Tree and graph problems usually decompose into one of two traversals. Breadth-first search (BFS) explores layer by layer with a queue; depth-first search (DFS) dives down one branch with recursion or a stack.

bfs-shortest-path.js

JS
// Shortest path between two nodes in an unweighted graph.
function shortestPath(graph, start, target) {
  const queue   = [[start, [start]]];
  const visited = new Set([start]);
  while (queue.length) {
    const [node, path] = queue.shift();
    if (node === target) return path;
    for (const next of graph[node] ?? []) {
      if (!visited.has(next)) {
        visited.add(next);
        queue.push([next, [...path, next]]);
      }
    }
  }
  return null;
}

const g = { A: ['B','C'], B: ['D'], C: ['D','E'], D: ['F'], E: ['F'], F: [] };
shortestPath(g, 'A', 'F');     // [ 'A', 'B', 'D', 'F' ]

dfs-recursive.js

JS
function dfs(node, visited = new Set(), graph) {
  if (visited.has(node)) return;
  visited.add(node);
  console.log(node);
  for (const next of graph[node] ?? []) dfs(next, visited, graph);
}

  • BFS finds the shortest path on an unweighted graph.

  • DFS is natural for exploring every branch, detecting cycles, or topological sort.

  • For weighted graphs use Dijkstra (a BFS with a priority queue) — out of scope here but worth knowing the name.

How to attack a problem you have not seen

  • Read it twice. Restate it in your own words. Half of bad interviews come from skipping this.

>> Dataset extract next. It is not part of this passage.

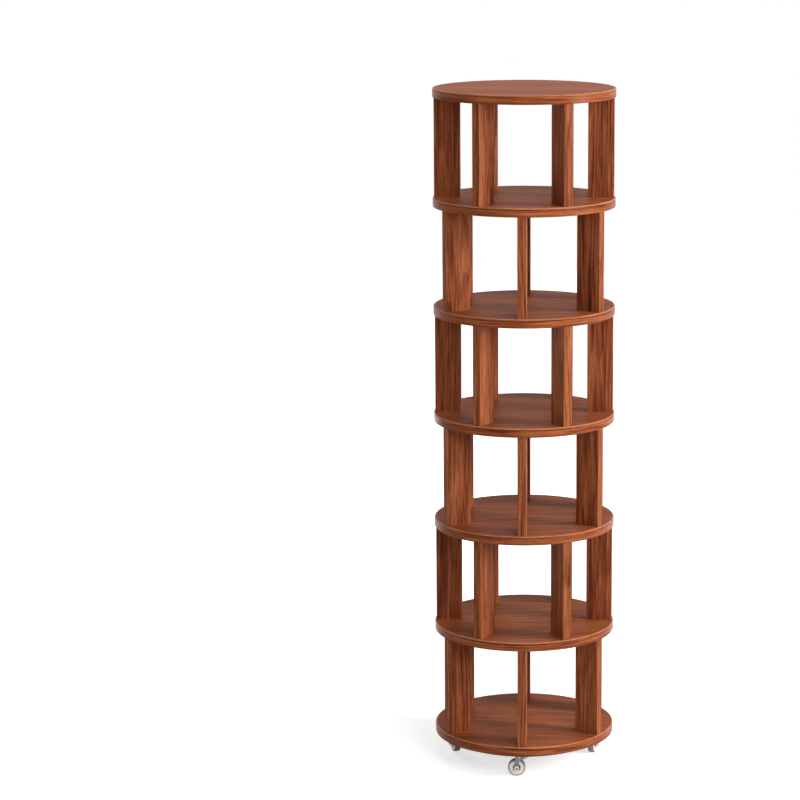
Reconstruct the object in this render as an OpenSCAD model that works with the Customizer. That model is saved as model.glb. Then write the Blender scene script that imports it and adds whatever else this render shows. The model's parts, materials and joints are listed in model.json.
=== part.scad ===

  • Try a tiny example by hand. What is the answer for n = 3? n = 4? Patterns appear in the small cases.

  • Brute force first. A correct O(n^2) is worth far more than a wrong O(n).

  • Then optimise. Look for repeated work — that is your clue for a hash map, a sort, or memoisation.

  • State the complexity at the end. Interviewers want to see that you know what your solution costs.

Practising deliberately
Solving 200 random problems is less useful than solving 30 problems across these patterns and re-solving each one from scratch a week later. The goal is fluency — recognising the pattern in the *first minute* of reading.